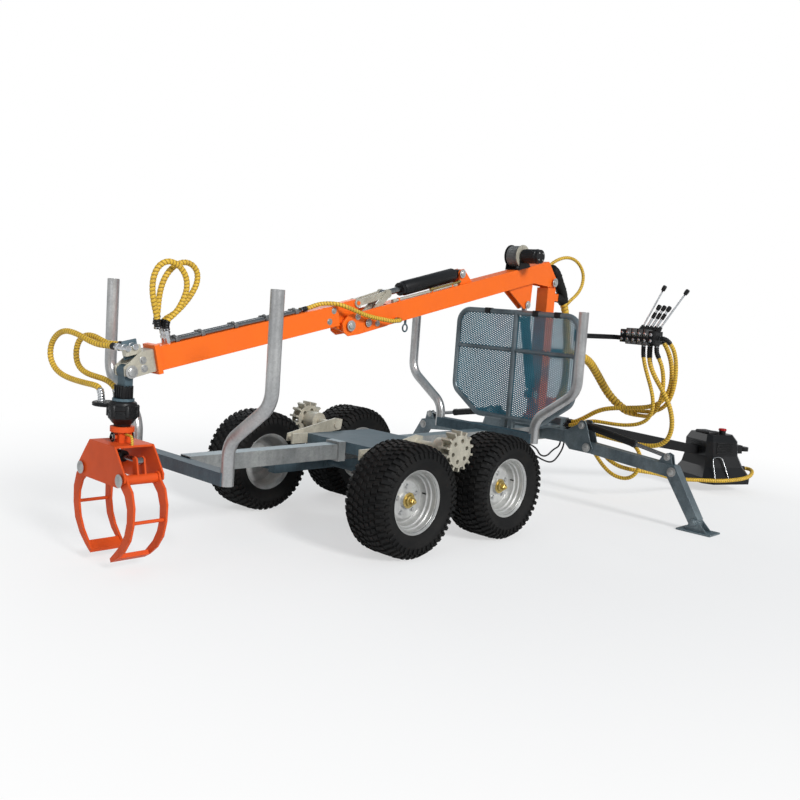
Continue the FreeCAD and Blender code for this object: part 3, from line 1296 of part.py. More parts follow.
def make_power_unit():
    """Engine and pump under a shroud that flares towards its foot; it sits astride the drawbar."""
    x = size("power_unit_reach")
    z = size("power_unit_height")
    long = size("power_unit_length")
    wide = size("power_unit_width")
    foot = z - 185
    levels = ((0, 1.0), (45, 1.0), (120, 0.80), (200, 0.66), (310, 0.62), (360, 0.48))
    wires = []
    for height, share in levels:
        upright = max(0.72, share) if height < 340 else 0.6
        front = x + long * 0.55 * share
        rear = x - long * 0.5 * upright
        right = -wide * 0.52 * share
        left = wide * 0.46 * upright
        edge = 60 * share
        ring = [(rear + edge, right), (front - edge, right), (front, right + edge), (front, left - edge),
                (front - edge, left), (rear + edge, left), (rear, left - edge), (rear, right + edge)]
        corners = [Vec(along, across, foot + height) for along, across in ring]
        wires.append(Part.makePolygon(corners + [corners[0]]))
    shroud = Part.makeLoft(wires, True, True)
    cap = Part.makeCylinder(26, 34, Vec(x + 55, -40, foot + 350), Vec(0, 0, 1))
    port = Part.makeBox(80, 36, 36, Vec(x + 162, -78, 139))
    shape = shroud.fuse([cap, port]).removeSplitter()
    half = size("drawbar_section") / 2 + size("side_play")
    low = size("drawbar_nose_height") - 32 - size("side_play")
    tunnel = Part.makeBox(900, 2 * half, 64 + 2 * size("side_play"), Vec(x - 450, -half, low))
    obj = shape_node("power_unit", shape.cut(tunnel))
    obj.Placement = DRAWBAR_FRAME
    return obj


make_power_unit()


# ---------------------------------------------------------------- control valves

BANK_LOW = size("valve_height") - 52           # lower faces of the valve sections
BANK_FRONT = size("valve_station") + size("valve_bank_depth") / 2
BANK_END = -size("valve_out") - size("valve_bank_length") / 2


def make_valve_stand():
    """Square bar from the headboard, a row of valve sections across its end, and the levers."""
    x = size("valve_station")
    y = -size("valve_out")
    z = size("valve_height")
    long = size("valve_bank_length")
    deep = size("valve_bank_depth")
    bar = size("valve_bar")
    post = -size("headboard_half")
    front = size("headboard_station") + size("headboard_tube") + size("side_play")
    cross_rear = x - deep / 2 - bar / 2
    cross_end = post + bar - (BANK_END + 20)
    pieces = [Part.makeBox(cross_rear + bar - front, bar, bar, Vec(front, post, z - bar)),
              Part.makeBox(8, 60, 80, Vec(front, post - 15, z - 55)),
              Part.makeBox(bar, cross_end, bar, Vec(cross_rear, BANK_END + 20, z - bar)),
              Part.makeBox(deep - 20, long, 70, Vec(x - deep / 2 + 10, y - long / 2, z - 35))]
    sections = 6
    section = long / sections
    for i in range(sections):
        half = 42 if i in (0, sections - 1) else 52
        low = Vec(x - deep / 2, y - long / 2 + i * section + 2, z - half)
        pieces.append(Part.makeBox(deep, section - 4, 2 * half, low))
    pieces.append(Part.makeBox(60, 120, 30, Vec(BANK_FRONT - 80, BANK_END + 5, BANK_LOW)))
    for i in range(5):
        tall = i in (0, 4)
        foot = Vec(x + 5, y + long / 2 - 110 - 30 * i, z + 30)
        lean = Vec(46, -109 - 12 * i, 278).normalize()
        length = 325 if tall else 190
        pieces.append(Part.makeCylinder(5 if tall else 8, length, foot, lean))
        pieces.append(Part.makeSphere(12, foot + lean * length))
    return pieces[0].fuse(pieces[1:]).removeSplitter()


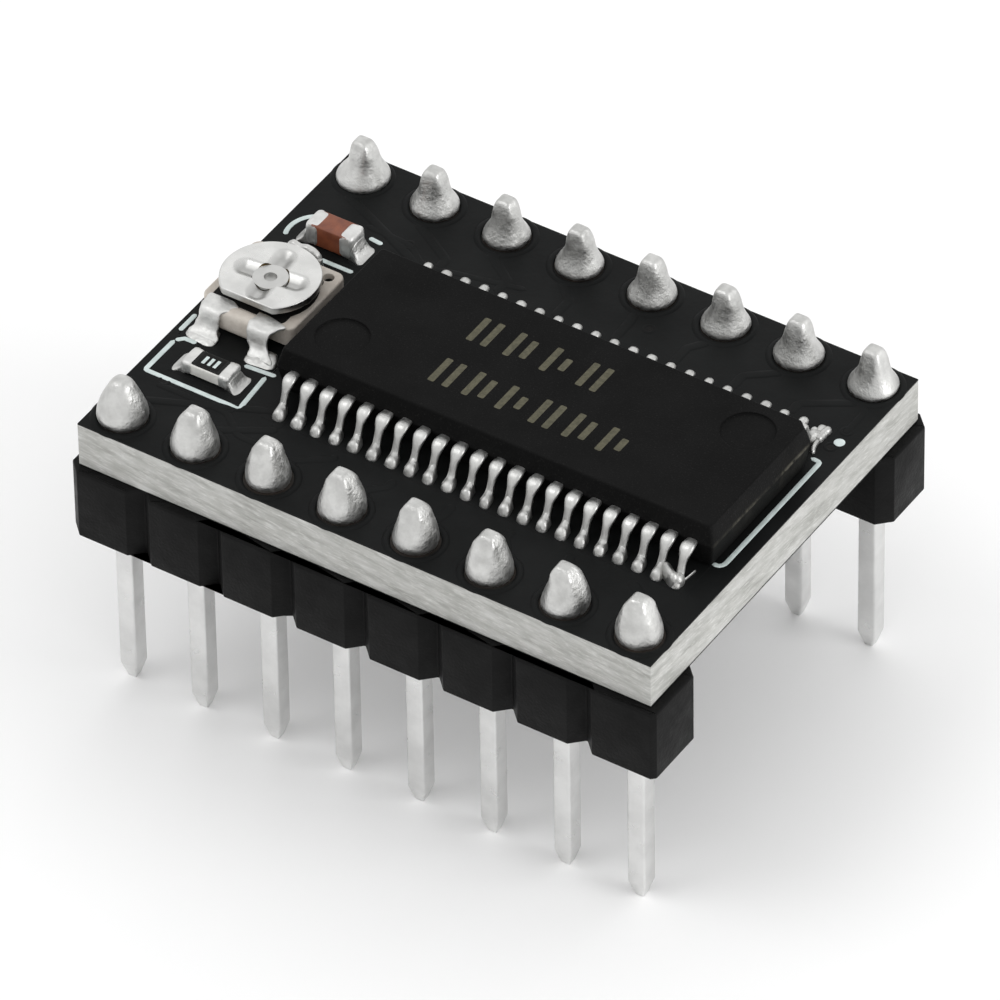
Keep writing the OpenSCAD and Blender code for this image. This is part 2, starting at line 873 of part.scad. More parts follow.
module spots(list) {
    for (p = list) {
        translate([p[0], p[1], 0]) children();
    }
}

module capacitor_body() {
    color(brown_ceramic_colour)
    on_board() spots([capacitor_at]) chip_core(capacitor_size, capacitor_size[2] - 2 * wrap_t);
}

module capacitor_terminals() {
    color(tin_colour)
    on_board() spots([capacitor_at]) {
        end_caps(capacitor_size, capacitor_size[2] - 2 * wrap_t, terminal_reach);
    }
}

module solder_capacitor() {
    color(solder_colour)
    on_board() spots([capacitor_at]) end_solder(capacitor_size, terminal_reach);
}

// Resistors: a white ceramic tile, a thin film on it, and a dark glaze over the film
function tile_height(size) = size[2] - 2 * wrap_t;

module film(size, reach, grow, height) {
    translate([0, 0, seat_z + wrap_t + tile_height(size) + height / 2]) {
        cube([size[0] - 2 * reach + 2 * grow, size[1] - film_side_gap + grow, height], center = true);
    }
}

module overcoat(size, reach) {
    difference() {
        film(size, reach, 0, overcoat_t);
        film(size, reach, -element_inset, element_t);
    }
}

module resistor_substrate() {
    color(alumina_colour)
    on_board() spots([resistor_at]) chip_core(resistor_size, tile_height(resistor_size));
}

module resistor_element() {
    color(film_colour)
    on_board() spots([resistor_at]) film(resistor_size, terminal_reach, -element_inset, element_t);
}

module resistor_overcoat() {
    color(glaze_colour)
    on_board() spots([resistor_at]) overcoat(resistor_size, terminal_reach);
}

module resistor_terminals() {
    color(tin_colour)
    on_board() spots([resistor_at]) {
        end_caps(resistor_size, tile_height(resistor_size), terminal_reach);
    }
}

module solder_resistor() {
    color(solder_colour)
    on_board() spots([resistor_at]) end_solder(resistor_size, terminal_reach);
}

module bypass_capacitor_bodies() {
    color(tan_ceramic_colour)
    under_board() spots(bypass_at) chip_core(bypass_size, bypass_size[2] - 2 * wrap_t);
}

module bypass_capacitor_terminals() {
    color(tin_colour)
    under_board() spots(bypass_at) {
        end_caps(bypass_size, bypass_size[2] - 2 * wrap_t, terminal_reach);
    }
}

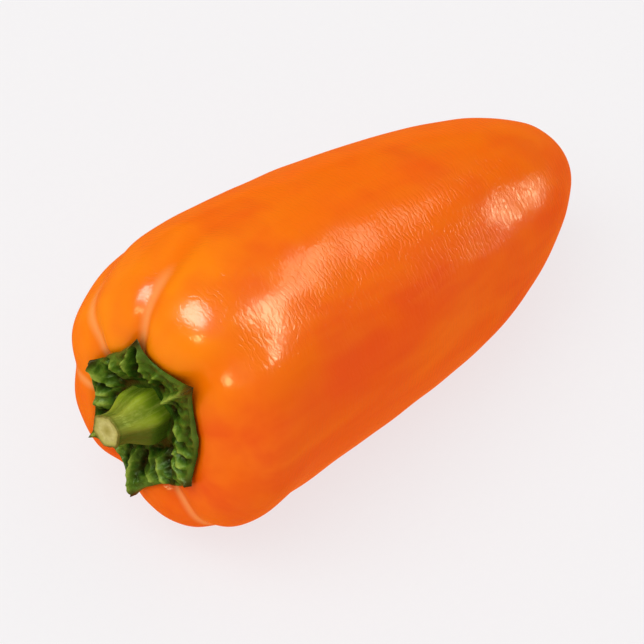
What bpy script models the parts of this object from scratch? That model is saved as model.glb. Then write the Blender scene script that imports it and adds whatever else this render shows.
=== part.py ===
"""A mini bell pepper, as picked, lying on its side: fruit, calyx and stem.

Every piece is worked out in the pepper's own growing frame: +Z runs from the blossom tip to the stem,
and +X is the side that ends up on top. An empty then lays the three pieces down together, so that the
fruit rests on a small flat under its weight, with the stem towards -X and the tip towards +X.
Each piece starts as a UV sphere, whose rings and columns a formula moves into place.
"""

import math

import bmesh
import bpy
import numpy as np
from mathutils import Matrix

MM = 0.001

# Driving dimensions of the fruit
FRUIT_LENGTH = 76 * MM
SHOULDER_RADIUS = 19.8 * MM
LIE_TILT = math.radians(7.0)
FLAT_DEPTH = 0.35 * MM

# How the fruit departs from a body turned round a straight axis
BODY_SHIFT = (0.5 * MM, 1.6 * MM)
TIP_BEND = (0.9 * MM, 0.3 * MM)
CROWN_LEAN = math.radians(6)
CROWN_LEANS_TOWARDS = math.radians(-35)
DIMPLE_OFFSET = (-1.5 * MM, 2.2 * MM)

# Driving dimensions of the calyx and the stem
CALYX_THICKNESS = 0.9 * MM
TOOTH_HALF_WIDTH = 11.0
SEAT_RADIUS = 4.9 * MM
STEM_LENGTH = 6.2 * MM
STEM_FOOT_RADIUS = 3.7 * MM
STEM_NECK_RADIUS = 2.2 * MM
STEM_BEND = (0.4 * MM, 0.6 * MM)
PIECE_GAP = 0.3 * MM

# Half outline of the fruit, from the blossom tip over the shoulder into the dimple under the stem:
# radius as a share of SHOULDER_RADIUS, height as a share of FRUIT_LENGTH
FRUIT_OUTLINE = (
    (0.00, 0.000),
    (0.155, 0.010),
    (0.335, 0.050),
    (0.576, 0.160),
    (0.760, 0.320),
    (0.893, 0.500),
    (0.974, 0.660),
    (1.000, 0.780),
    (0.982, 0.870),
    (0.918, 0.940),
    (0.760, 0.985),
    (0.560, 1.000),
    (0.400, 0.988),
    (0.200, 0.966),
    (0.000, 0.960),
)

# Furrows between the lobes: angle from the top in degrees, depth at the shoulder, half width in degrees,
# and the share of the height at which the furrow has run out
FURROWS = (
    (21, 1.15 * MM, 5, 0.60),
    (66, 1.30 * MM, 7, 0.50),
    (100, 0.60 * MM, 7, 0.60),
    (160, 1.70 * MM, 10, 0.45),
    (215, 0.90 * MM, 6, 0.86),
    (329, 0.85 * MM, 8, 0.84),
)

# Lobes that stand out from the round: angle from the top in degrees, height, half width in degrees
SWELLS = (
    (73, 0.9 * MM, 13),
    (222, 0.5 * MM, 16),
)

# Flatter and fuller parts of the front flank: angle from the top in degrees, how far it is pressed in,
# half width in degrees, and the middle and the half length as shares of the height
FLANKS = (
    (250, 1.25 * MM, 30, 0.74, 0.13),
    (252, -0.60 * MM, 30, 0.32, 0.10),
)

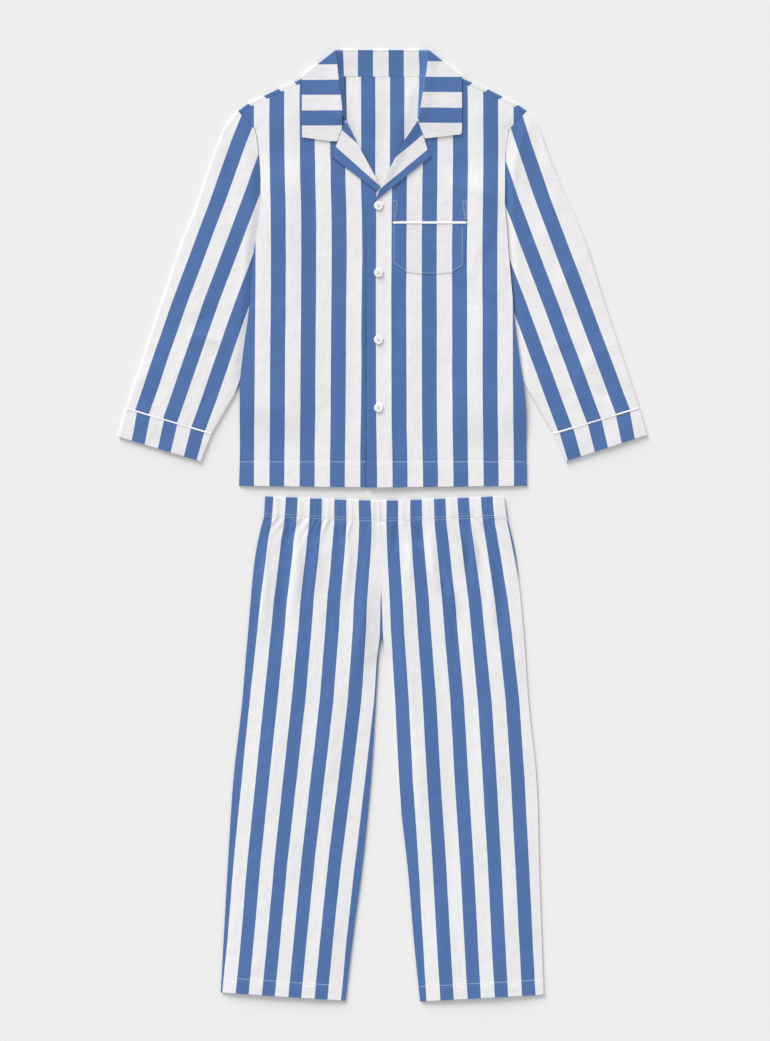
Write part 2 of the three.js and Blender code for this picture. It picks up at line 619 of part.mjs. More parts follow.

**Aim**
Copy every line of the listing containing the string "that".

**Result of the task**
    """Engine and pump under a shroud that flares towards its foot; it sits astride the drawbar."""
What bpy script models the parts of this object from scratch? That model is saved as model.glb. Then write the Blender scene script that imports it and adds whatever else this render shows.
and +X is the side that ends up on top. An empty then lays the three pieces down together, so that the
# Lobes that stand out from the round: angle from the top in degrees, height, half width in degrees